*WRITTEN TASK*. Stop after the line with "- nipple_length /": repeat exactly every line before it, beginning with the first, and that line itself.

*INFORMATION SUPPLIED*.
★ ★ ★ ★ ★

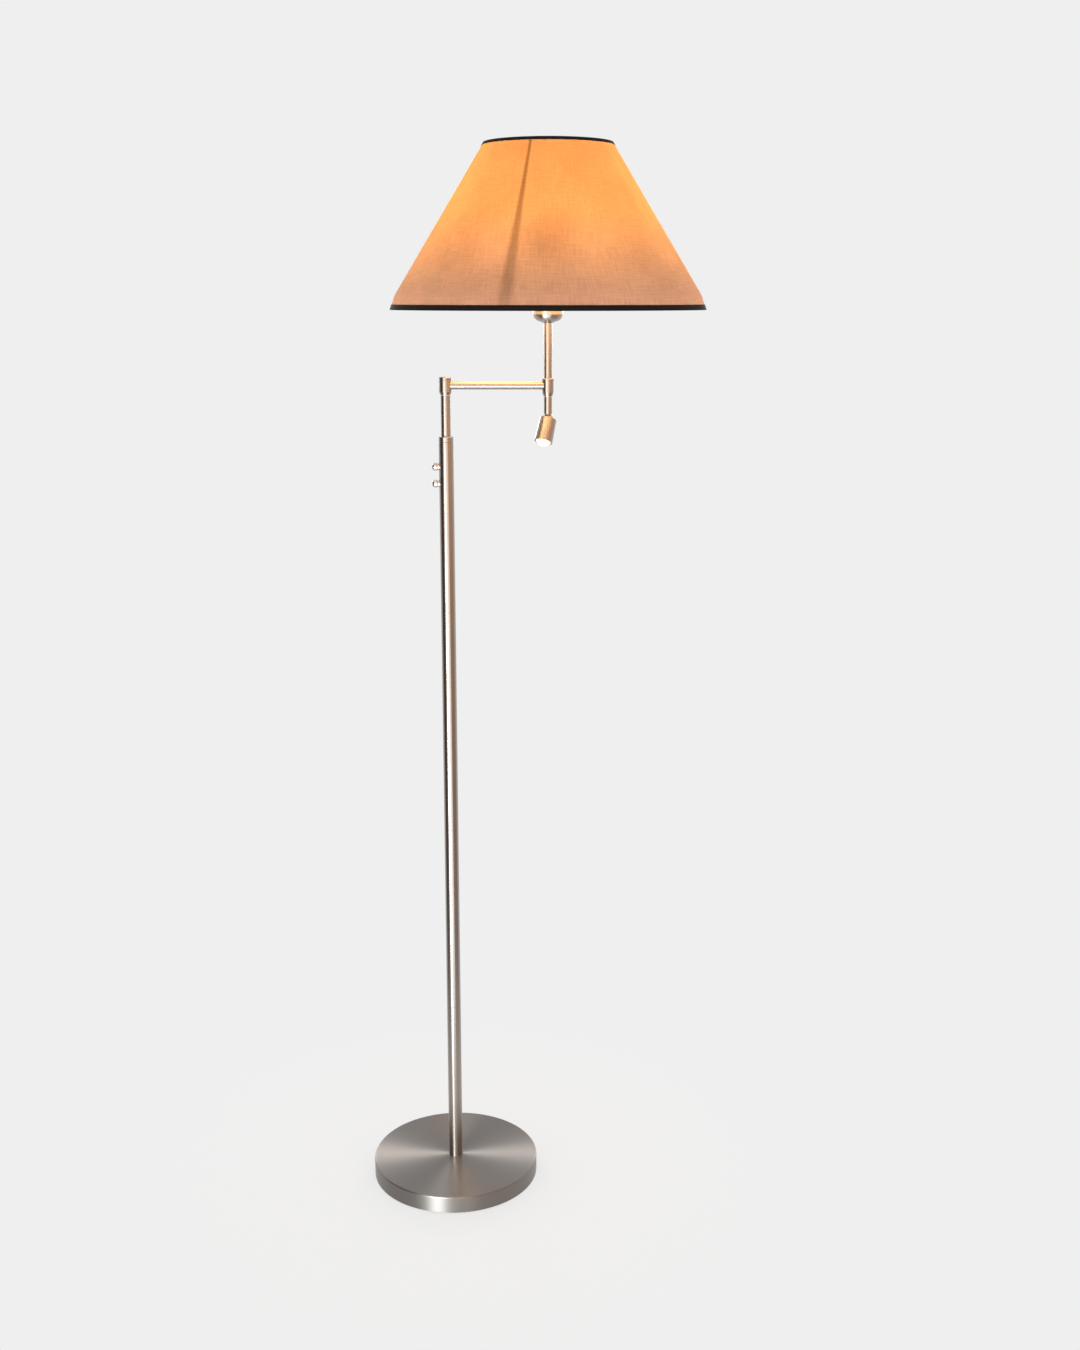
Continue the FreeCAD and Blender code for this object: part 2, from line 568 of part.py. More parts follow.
def make_head():
    bore = "spindle_diameter / 2 + slip_fit"
    keep(turned("lower_rod", sleeve("rod_diameter / 2", bore, "lower_rod_length"), x="arm_reach", z=LOWER_ROD_FOOT), "lower_rod")
    keep(turned("upper_rod", sleeve("rod_diameter / 2", bore, "upper_rod_length"), x="arm_reach", z=UPPER_ROD_FOOT), "upper_rod")
    washers("rod_washers", ("arm_reach", f"{ROD_HUB_FOOT} - friction_washer"), ("arm_reach", ROD_HUB_TOP), "rod_diameter / 2")
    hollow_spindle("rod_spindle", "arm_reach", f"{ROD_HUB_FOOT} - friction_washer - thread_depth / 2",
                   "rod_hub_height + 2 * friction_washer + 1.5 * thread_depth", -1)
    keep(turned("holder_nipple", sleeve("spindle_diameter / 2", "spindle_bore / 2", "nipple_length"), x="arm_reach",
                z=f"{CUP_FOOT} - nipple_length / 2"), "holder_nipple")

    wall = "cup_diameter / 2"
    keep(turned("socket_cup", [
        (bore, "0"),
        ("cup_neck / 2", "0"),
        ("cup_cone / 2", "cup_cone_rise", "cup_bend_radius"),
        (wall, "cup_bend_height"),
        (wall, "cup_height"),
        (f"{wall} - cup_sheet", "cup_height"),
        (f"{wall} - cup_sheet", "cup_bend_height", "-(cup_bend_radius - cup_sheet)"),
        ("cup_cone / 2 - cup_sheet / 3", "cup_cone_rise + cup_sheet"),
        ("cup_neck / 2", "cup_sheet"),
        (bore, "cup_sheet"),
    ], x="arm_reach", z=CUP_FOOT), "socket_cup")

    outer = "holder_diameter / 2"
    inner = "(holder_diameter / 2 - holder_wall)"
    keep(turned("lampholder_cap", [
        (bore, "0"),
        ("cup_neck / 2", "0"),
        (outer, "holder_cap_height * 0.62"),
        (outer, "holder_cap_height"),
        (inner, "holder_cap_height"),
        (inner, "holder_cap_height * 0.7"),
        ("cup_neck / 2", "holder_wall"),
        (bore, "holder_wall"),
    ], x="arm_reach", z=HOLDER_FOOT), "lampholder_cap")
    floor_level = "(holder_height - holder_cap_height - shell_height - holder_wall / 2)"
    keep(turned("lampholder_body", [
        ("0", floor_level),
        (inner, floor_level),
        (inner, "0"),
        (outer, "0"),
        (outer, "holder_height - holder_cap_height"),
        ("shell_diameter / 2 + slip_fit", "holder_height - holder_cap_height"),
        ("shell_diameter / 2 + slip_fit", f"{floor_level} + holder_wall / 2"),
        ("0", f"{floor_level} + holder_wall / 2"),
    ], x="arm_reach", z=f"{HOLDER_FOOT} + holder_cap_height"), "lampholder_body")
    keep(turned("lamp_screw_shell", sleeve("shell_diameter / 2", "shell_diameter / 2 - shell_wall", "shell_height - holder_wall / 2"),
                x="arm_reach", z=f"{BULB_FOOT} + slip_fit"), "lamp_screw_shell")
    keep(turned("centre_contact", sleeve("spindle_bore / 2", "0", "carrier_plate"), x="arm_reach", z=BULB_FOOT), "centre_contact")

    collar_bore = f"{outer} + slip_fit"
    level = f"({HOLDER_FOOT} + shade_nut_level)"
    for which, z in (("lower", level), ("upper", f"({CARRIER_LEVEL} + carrier_plate)")):
        shape = [
            (collar_bore, "0"),
            ("shade_nut_diameter / 2", "0"),
            ("shade_nut_diameter / 2", "shade_nut_height / 3"),
            (f"{outer} + holder_wall / 2", "shade_nut_height"),
            (collar_bore, "shade_nut_height"),
        ]
        if which == "lower":
            shape = [(radius, f"shade_nut_height - ({height})") for radius, height in reversed(shape)]
        keep(turned(f"shade_nut_{which}", shape, x="arm_reach", z=z), f"shade_nut_{which}")

    contact = "carrier_plate"
    cap = "bulb_cap_diameter / 2"
    keep(turned("bulb_cap", [
        ("0", contact),
        ("spindle_bore", contact),
        (cap, f"{contact} * 3"),
        (cap, "bulb_cap_height"),
        ("0", "bulb_cap_height"),
    ], x="arm_reach", z=BULB_FOOT), "bulb_cap")
    half = "(bulb_diameter / 2)"
    shoulder = "(bulb_neck / 2 + 3 * shell_wall)"
    swell = f"(bulb_height - {half} - sqrt({half}^2 - (0.92 * {half})^2))"
    hollow = f"({half} - bulb_wall)"
    inner_swell = f"(bulb_height - {half} - sqrt({hollow}^2 - (0.92 * {hollow})^2))"
    keep(turned("bulb_glass", [
        ("bulb_neck / 2 - bulb_wall", "0"),
        ("bulb_neck / 2", "0"),
        (shoulder, "holder_wall", "-bulb_diameter"),
        (f"0.92 * {half}", swell, half),
        ("0", "bulb_height"),
        ("0", "bulb_height - bulb_wall", f"-{hollow}"),
        (f"0.92 * {hollow}", inner_swell, "bulb_diameter + bulb_wall"),
        (f"{shoulder} - bulb_wall", "holder_wall"),
    ], x="arm_reach", z=f"{BULB_FOOT} + bulb_cap_height"), "bulb_glass")


# ---- shade -----------------------------------------------------------------------------------

def shade_wall(label, depth, thickness):
    """One layer of the laminated shade wall: the cone with its steeper last stretch, depth in from the outside."""
    low = "shade_bottom_diameter / 2"
    knee = "shade_knee_diameter / 2"
    top = "shade_top_diameter / 2"
    rest = "trim_thickness + glue_gap"
    finish = "shade_height - trim_thickness - glue_gap"
    inner = f"({depth} + {thickness})"
    low_edge = f"({low} - ({rest}) * {KNEE_SLOPE})"
    top_edge = f"({top} + ({rest}) * {CONE_SLOPE})"
    keep(turned(label, [
        (f"{low_edge} - {inner}", rest),
        (f"{low_edge} - {depth}", rest),
        (f"{knee} - {depth}", "shade_knee_height"),
        (f"{top_edge} - {depth}", finish),
        (f"{top_edge} - {inner}", finish),
        (f"{knee} - {inner}", "shade_knee_height"),
    ], x="arm_reach", z="shade_bottom"), label)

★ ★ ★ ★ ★

*WRITTEN ANSWER*.
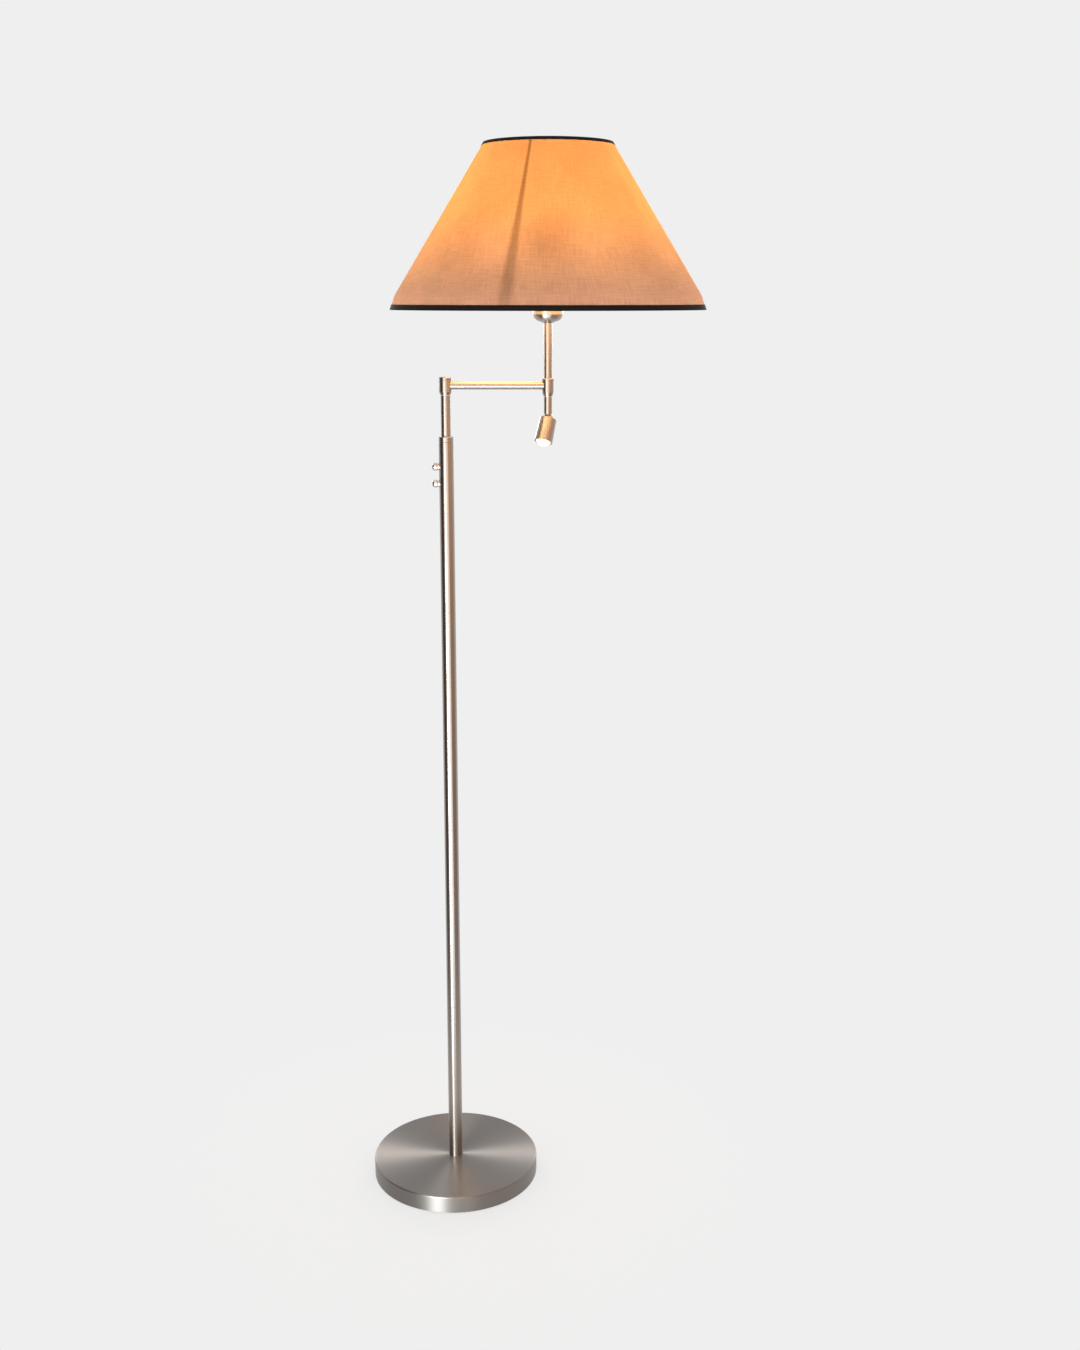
Continue the FreeCAD and Blender code for this object: part 2, from line 568 of part.py. More parts follow.
def make_head():
    bore = "spindle_diameter / 2 + slip_fit"
    keep(turned("lower_rod", sleeve("rod_diameter / 2", bore, "lower_rod_length"), x="arm_reach", z=LOWER_ROD_FOOT), "lower_rod")
    keep(turned("upper_rod", sleeve("rod_diameter / 2", bore, "upper_rod_length"), x="arm_reach", z=UPPER_ROD_FOOT), "upper_rod")
    washers("rod_washers", ("arm_reach", f"{ROD_HUB_FOOT} - friction_washer"), ("arm_reach", ROD_HUB_TOP), "rod_diameter / 2")
    hollow_spindle("rod_spindle", "arm_reach", f"{ROD_HUB_FOOT} - friction_washer - thread_depth / 2",
                   "rod_hub_height + 2 * friction_washer + 1.5 * thread_depth", -1)
    keep(turned("holder_nipple", sleeve("spindle_diameter / 2", "spindle_bore / 2", "nipple_length"), x="arm_reach",
                z=f"{CUP_FOOT} - nipple_length / 2"), "holder_nipple")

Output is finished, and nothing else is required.